- Loconia Location of Loconia in Italy
- Coordinates: 41°09′33.8″N 15°56′19.0″E﻿ / ﻿41.159389°N 15.938611°E
- Country: Italy
- Region: Apulia
- Province: Barletta-Andria-Trani (BT)
- Comune: Canosa di Puglia
- Elevation: 120 m (390 ft)

Population (2009)
- • Total: 82
- Demonym: Loconiani
- Time zone: UTC+1 (CET)
- • Summer (DST): UTC+2 (CEST)
- Postal code: 76012
- Dialing code: (+39) 0883
- Patron saint: St. Anthony of Padua

= Loconia =

Loconia is a southern Italian village and the only hamlet (frazione) of Canosa di Puglia, a municipality in the province of Barletta-Andria-Trani, Apulia.

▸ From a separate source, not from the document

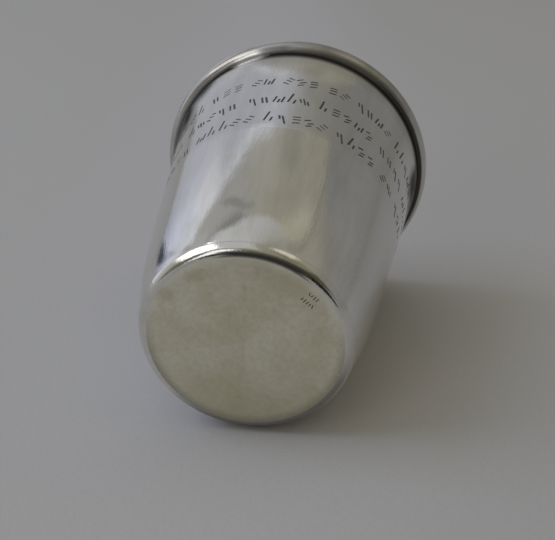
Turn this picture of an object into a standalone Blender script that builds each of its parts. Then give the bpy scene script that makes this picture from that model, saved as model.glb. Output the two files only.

As of 2009 its population was of 82.

==History==
The village is a rural planned community, realized during Fascism in early 1930s, and named after the river Locone.

==Geography==
Loconia lies near the rivers Ofanto and Locone, nearby the borders of Apulia with Basilicata. It is crossed by the national highway SS93 and is 14 km far from Canosa, 17 from Minervino Murge, 18 from Cerignola, and 18 from Lavello. Around the village there are some rural localities (Cefalicchio, Crocifisso, Galere, Posta Piana, Socialisti), named after some ancient farmhouses (masserie).

==Events==
- Patronal feast of St. Anthony of Padua, in the second sunday of August.
- Sagra of Percoca Peach, in the second saturday of August.